Which Tax Debts May Qualify for Discharge?
Income tax debt may potentially be discharged in either Chapter 7 or Chapter 13 bankruptcy, but only if strict criteria are met. These rules are often referred to as the 3-2-240 rule.
For income tax debt to qualify for discharge, the following conditions generally must be satisfied:
- The tax return was due at least three years ago
- The tax return was filed at least two years ago
- The IRS assessed the tax debt at least 240 days ago
- The debt involves income taxes only (not payroll taxes, restitution, or certain penalties)
- There was no fraud or intentional tax evasion
If these requirements are met, the tax debt may qualify to be legally discharged through bankruptcy.
However, determining eligibility often requires reviewing IRS transcripts and filing history carefully. Small details can significantly affect whether a debt qualifies.
Benefits of Bankruptcy When Dealing With Tax Debt
Even when tax debt cannot be discharged, bankruptcy may still provide powerful protections for taxpayers facing IRS enforcement.
Some of the most important benefits include:
Automatic Stay Protection
Once a bankruptcy petition is filed, an automatic stay immediately stops most collection activity. This may halt:
- IRS bank levies
- Wage garnishments
- Asset seizures
- Aggressive collection actions
For taxpayers under significant financial pressure, this pause can provide critical breathing room.

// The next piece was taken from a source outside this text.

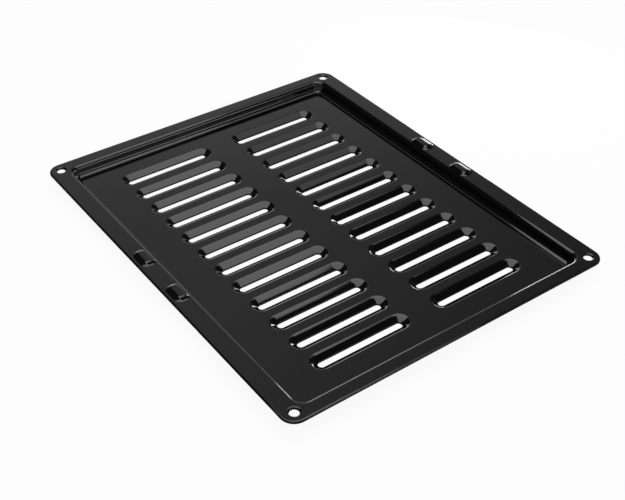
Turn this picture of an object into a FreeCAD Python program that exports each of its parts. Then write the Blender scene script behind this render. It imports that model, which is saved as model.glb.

Structured Repayment Options
In a Chapter 13 bankruptcy, tax debt can often be included in a structured repayment plan lasting three to five years. This allows taxpayers to catch up gradually rather than facing immediate collection pressure.
Potential Penalty and Interest Relief
While the underlying tax may still need to be paid, bankruptcy may reduce or stop certain penalties and interest from continuing to accumulate during the repayment process.
A Path Toward Financial Stability
Perhaps most importantly, bankruptcy provides an opportunity to reset financially. Once the bankruptcy process is complete, taxpayers can move forward without the constant stress of unresolved collection activity.
Why Professional Guidance Matters
Bankruptcy and tax law are both complex areas of law. When the two intersect, careful planning becomes even more important.
Before considering bankruptcy, it is essential to determine:
- Whether the tax debt qualifies for discharge
- Whether bankruptcy is the most effective solution
- How filing could affect your financial future
- What other tax resolution options may be available
At Cheshier Tax Resolution, we help taxpayers navigate these decisions by providing clear guidance and strategic planning.
Our team works to:
- Review your tax history and determine whether your debt qualifies for discharge
- Coordinate with bankruptcy attorneys when appropriate
- Communicate directly with the IRS to halt enforcement actions
- Evaluate alternative tax resolution programs before bankruptcy is considered
Bankruptcy is not the right solution for everyone. But in the right circumstances, it can be a life-changing tool for resolving overwhelming tax debt.
Exploring Your Options
If you or someone you know is struggling with significant tax debt while trying to manage other financial obligations, it may be time to explore your options.
Bankruptcy is only one potential path forward, but understanding how it works—and whether your tax debt may qualify for relief—can help you make informed decisions.
At Cheshier Tax Resolution, we help taxpayers take control of their financial situation with practical strategies and experienced guidance.
Contact Linda at 469-647-9950 today for a free consultation.
We will review your situation, explain whether bankruptcy may help resolve your tax problem, and guide you toward the best resolution strategy for your circumstances.
A fresh start may be closer than you think.
Frequently Asked Questions
1. Can bankruptcy eliminate IRS tax debt?
In certain situations, older income tax debts may qualify for discharge through Chapter 7 or Chapter 13 bankruptcy if they meet specific legal requirements, including the 3-2-240 rule.
2. What tax debts cannot be discharged in bankruptcy?
Payroll taxes, recent tax debts, tax liens, and debts involving fraud or willful tax evasion typically cannot be discharged in bankruptcy.
3. What is the 3-2-240 rule for tax debt discharge?
The 3-2-240 rule requires that the tax return be due at least three years ago, filed at least two years ago, and assessed by the IRS at least 240 days before filing bankruptcy.
4. Does bankruptcy stop IRS collection actions?
Yes. Filing bankruptcy triggers an automatic stay, which generally stops IRS collection actions such as levies, garnishments, and asset seizures while the case is active.